Renewable energy infrastructure is booming globally, driven by improved tech, rising oil prices and global energy instability. But large, utility-scale solar projects often raise community concerns about land-use changes. Researchers have developed a model that overlays areas suitable for solar development with prime farmland and habitats critical for protecting biodiversity in New York. The model could inform solar siting decisions across the state, helping communities identify critical areas to protect.
The study, “Sustainability Trade-offs at the Nexus of Solar Energy, Agriculture and Biodiversity,” published April 22 in Geography and Sustainability. The team of researchers from Cornell, The Nature Conservancy (TNC), the U.S. Geological Survey (USGS) and Central Michigan University assessed the geography of New York state according to three competing land-use priorities: solar development at the lowest cost, farmland preservation and biodiversity conservation. Their overlapping maps based on those priorities identified potential low-conflict sites and hotspots where competing priorities could lead to tradeoffs of potential solar development.
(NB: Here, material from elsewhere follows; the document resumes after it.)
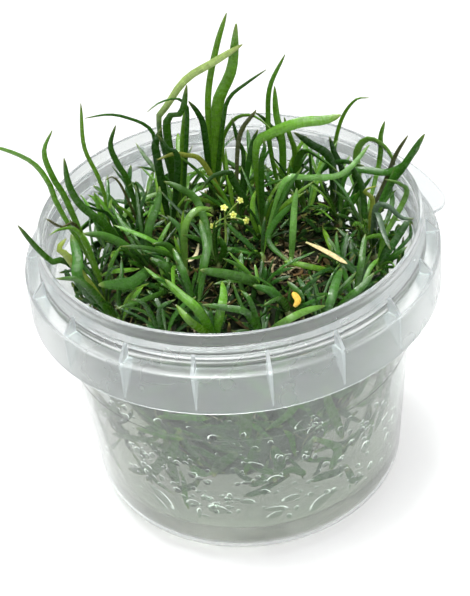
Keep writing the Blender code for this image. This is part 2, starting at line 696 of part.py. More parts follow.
first_sprig = len(PLANTLETS) + BED_FILLERS
names = ["plantlet_%02d" % (i + 1) for i in range(first_sprig)]
names[FLOWERING] = "flowering_plantlet"
names += ["sprig_%02d" % (i + 1) for i in range(len(WALL_SPRIGS))]
sizes = [1.0] * first_sprig + [0.6] * len(WALL_SPRIGS)
for name, crown, size in zip(names, crowns, sizes):
    bm = bmesh.new()
    make_crown(bm, crown, size)
    bed.add(BVHTree.FromBMesh(bm), name)
    bm.free()

grown = {name: [] for name in names}
for name, crown, ((x, y), leaves) in zip(names, crowns, PLANTLETS):
    root = crown + Vector((0, 0, 0.7))
    for width, points in leaves:
        wanted = [rim_point(*p) for p in points]
        slim = width * SLIMNESS
        placed = place_leaf(bed, name, root, wanted, slim, VIEWER)
        if placed:
            grown[name].append((placed, slim, VIEWER, None))

# The flower stalk and its stems, which end in the flowers
flowering = names[FLOWERING]
top = rim_point(*STALK_TOP)
stalk = [crowns[FLOWERING] + Vector((0, 0, 0.7)), (crowns[FLOWERING] + top) / 2 + Vector((1, 0, 0)), top]
stems = [[top, (top + rim_point(*f)) / 2 + Vector((0, 0, 0.4)), rim_point(*f)] for f in FLOWERS]
for line in [stalk] + stems:
    bed.add(blade_tree(line, STALK_WIDTH, VIEWER, 0.0, STALK_WIDTH), flowering)
    grown[flowering].append((line, STALK_WIDTH, VIEWER, STALK_WIDTH))

for name, crown in list(zip(names, crowns))[len(PLANTLETS):first_sprig]:
    outward = math.atan2(crown.y, crown.x)
    root = crown + Vector((0, 0, 0.7))
    tries = 0
    while len(grown[name]) < FILLER_LEAVES and tries < 60:
        tries += 1
        heading = outward + math.radians(rng.uniform(-FILLER_TURN, FILLER_TURN))
        lean = rng.uniform(*FILLER_LEANS)
        curl = rng.uniform(*FILLER_CURLS)
        length = rng.uniform(*FILLER_LENGTHS)
        width = rng.uniform(*FILLER_WIDTHS)
        points = free_leaf(root, heading, lean, curl, length)
        face = Vector((-math.cos(heading), -math.sin(heading), 0.8)).normalized()
        if bed.clear(blade_tree([root] + points, width, face, GAP), name):
            bed.add(blade_tree([root] + points, width, face, 0.0), name)
            grown[name].append(([root] + points, width, face, None))

for name, crown, ((azimuth, level), leaves) in zip(names[first_sprig:], crowns[first_sprig:], WALL_SPRIGS):
    root = crown + Vector((0, 0, 0.8))
    face = Vector((math.cos(math.radians(azimuth)), math.sin(math.radians(azimuth)), 0.0))
    for width, places in leaves:
        for standoff in WALL_STANDOFFS:
            placed = [root] + [wall_point(*place, standoff) for place in places]
            if bed.clear(blade_tree(placed, width, face, GAP), name):
                bed.add(blade_tree(placed, width, face, 0.0), name)
                grown[name].append((placed, width, face, None))
                break

for number, (name, crown, size) in enumerate(zip(names, crowns, sizes)):
    bm = bmesh.new()
    make_crown(bm, crown, size)
    plantlet = add_object(name, mesh_from_bmesh(name, bm), pieces, greens[number % len(greens)])
    bm = bmesh.new()
    for points, width, face, thickness in grown[name]:
        make_blade(bm, points, width, face, 0.0, thickness)
    if name == flowering:
        bmesh.ops.create_icosphere(bm, subdivisions=1, radius=HUB_RADIUS * MM,
                                   matrix=Matrix.Translation(top * MM))
        for flower in FLOWERS:
            away = (rim_point(*flower) - top).normalized()
            make_flower(bm, rim_point(*flower), (away + VIEWER).normalized())
    bmesh.ops.recalc_face_normals(bm, faces=bm.faces)
    leaves = add_object(name + "_leaves", mesh_from_bmesh(name + "_leaves", bm), tools)
    join_with(plantlet, leaves, overlapping=True)

for number, (width, points) in enumerate(LOOSE_LEAVES):
    name = "loose_leaf_%d" % (number + 1)
    wanted = [rim_point(*p) for p in points]
    upward = Vector((0, -0.3, 1))
    for lift in range(0, 12):
        raised = [p + Vector((0, 0, lift * 0.7)) for p in wanted]
        if bed.clear(blade_tree(raised, width, upward, GAP, 0.5), name):
            break
    bed.add(blade_tree(raised, width, upward, 0.0, 0.5), name)
    bm = bmesh.new()
    make_blade(bm, raised, width, upward, 0.0, 0.5)
    bmesh.ops.recalc_face_normals(bm, faces=bm.faces)
    add_object(name, mesh_from_bmesh(name, bm), pieces, straw)
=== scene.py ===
# Tissue-culture Lilaeopsis in its open cup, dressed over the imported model. Lengths are written in
# millimetres and turned into metres by MM where a mesh is made. Heights named "level" count from
# the plane of the cup's rim, down being negative, as in the part's own source.
import math
import random

import bpy
from mathutils import Matrix
from mathutils import Vector
from mathutils.bvhtree import BVHTree


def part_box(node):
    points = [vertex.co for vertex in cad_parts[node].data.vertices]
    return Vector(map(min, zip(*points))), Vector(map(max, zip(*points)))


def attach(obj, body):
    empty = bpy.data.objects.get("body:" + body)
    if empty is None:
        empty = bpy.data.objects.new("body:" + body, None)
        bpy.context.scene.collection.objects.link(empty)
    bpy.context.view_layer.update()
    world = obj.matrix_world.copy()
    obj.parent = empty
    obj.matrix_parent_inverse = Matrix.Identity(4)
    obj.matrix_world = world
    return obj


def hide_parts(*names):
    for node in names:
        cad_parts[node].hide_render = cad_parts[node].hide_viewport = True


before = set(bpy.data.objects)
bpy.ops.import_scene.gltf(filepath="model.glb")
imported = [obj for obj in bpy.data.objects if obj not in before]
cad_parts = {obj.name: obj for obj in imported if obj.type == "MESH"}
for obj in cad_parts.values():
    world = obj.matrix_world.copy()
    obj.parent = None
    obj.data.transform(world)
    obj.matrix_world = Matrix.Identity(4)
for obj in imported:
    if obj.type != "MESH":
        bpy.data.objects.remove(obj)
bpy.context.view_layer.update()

# The cup: one thin injection-moulded tub of translucent, slightly milky polypropylene. A lip, a
# neck, a ledge and a hanging skirt are turned in one with the body, and eighteen plates run from
# the neck through the ledge to the skirt. A flat pull tab stands out at the back right.
MM = 0.001
RIM = 79.0
WALL = 0.9
LIP_RADIUS = 47.5
LIP_INNER = 46.4
NECK_RADIUS = 48.0
LEDGE_RADIUS = 51.7
LEDGE_HEIGHT = 70.1
SKIRT_BOTTOM = 59.0
SKIRT_MIDDLE = LEDGE_RADIUS - WALL / 2
BODY_TOP = 45.8
BODY_BASE = 40.5
BASE_ROUND = 7.5
FOOT = BODY_BASE - BASE_ROUND
CUP_STEPS = 144
PLATES = 18
PLATE_START = 16.667
PLATE_THICKNESS = 0.8
EDGE_ANGLE = math.radians(32)


def outer_radius(level):
    """The body's outer radius at a level below the ledge."""
    top = LEDGE_HEIGHT - WALL - RIM
    bottom = BASE_ROUND - RIM
    return BODY_TOP + (BODY_BASE - BODY_TOP) * (top - level) / (top - bottom)


def inner_radius(level):
    return outer_radius(level) - WALL


def arc(centre_r, centre_z, radius, start, end, steps):
    turn = [math.radians(start + (end - start) * i / steps) for i in range(steps + 1)]
    return [(centre_r + radius * math.cos(a), centre_z + radius * math.sin(a)) for a in turn]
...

“There’s land-use conflict associated with solar energy development because there are different people interested in biodiversity, agriculture and energy, but in reality those things are interacting in a nexus,” said Steve Grodsky, the paper’s senior author and assistant professor of natural resources and the environment in the Ashley School of Global Development and the Environment. “We are addressing those things all at once so we can give people a better idea of the interactions and the potential land-use change. This modeling gives us an opportunity to forecast potential interaction points and potential conflict zones, and allows communities and agencies to make more-informed choices in siting decisions.”
The researchers found that prioritizing agriculture spares roughly 80% of potential siting on farmland but increases potential deforestation for solar. Protecting biodiversity by avoiding ecologically sensitive areas increased annualized costs by 0.17% and resulted in more pasture, hay fields and cultivated cropland being converted to solar.
In 2018 New York passed landmark climate-protection legislation that mandated the state obtain 70% of its electricity from renewable sources by 2030 and 100% by 2040. But even in states without climate mandates, projects are surging. For example, South Dakota produces over 80% of its energy from renewables, and big, sunny Texas has added more renewable capacity in the last two years than New York has over the last 20. The researchers chose New York as a case study but their findings can be applicable anywhere that communities are facing solar siting decisions, said Grodsky, who is also assistant unit leader of USGS’ New York Cooperative Fish and Wildlife Research Unit. This work builds on more than a decade of collaboration between Cornell and TNC, facilitated by the Cornell Atkinson Center for Sustainability, and TNC is incorporating the paper’s findings into its nationwide Site Renewables Right tool.
To maximize the usefulness of their model for solar siting considerations, the researchers used the “most aggressive utility-scale solar scenario” from New York State Energy Research and Development Authority’s (NYSERDA) analyses, which assumes that New York would reduce all of its greenhouse gas emissions by over 85% by 2050, said Adam Gallaher, first author on the paper, formerly a postdoctoral associate in Grodsky’s lab and now an assistant professor at Central Michigan University. Under that scenario, the researchers found that New York would need to build roughly 46,000 megawatts of solar energy – a total land area of about 107,700 acres, Gallaher said. For context, New York’s total land area is roughly 30 million acres, including 6.5 million acres of farmland and 4.5 million acres of protected, state-owned land.
“Traditionally, solar siting has been evaluated through a least-cost objective where the primary goal is to site the energy quickly, cost effectively and ensure reliability. But there is a lot of community pushback around wanting to protect prime farmland and concern around clear-cutting forests,” Gallaher said. “What we’ve found is that it is possible, and minimally more expensive, to take into account multiple criteria that can inform just and ecologically responsible energy transitions.”
To assess where solar developers could build at lowest cost, researchers relied on a solar suitability map (previously developed by some of the paper’s co-authors) that takes into account proximity to roads and transmission lines, current land use, soil type and other factors. To assess biodiversity concerns, they used data from TNC’s Resilient and Connected Network and New York Department of Environmental Conservation’s grassland bird conservation centers to assess lands that are not already protected for conservation. Data on New York farmlands comes from the U.S. Department of Agriculture and NYSERDA.
Additional co-authors are Peter Woodbury ’87, MS ‘90, Ph.D. ‘02, senior research associate in the School of Integrative Plant Science’s (SIPS) Soil and Crop Sciences Section; Theodore Koch, a graduate student in soil and crop sciences; and Elizabeth L. Kalies ’98, lead renewable energy scientist for TNC’s North America region.
This research was funded by Cornell Atkinson.
Krisy Gashler is a writer for the College of Agriculture and Life Sciences.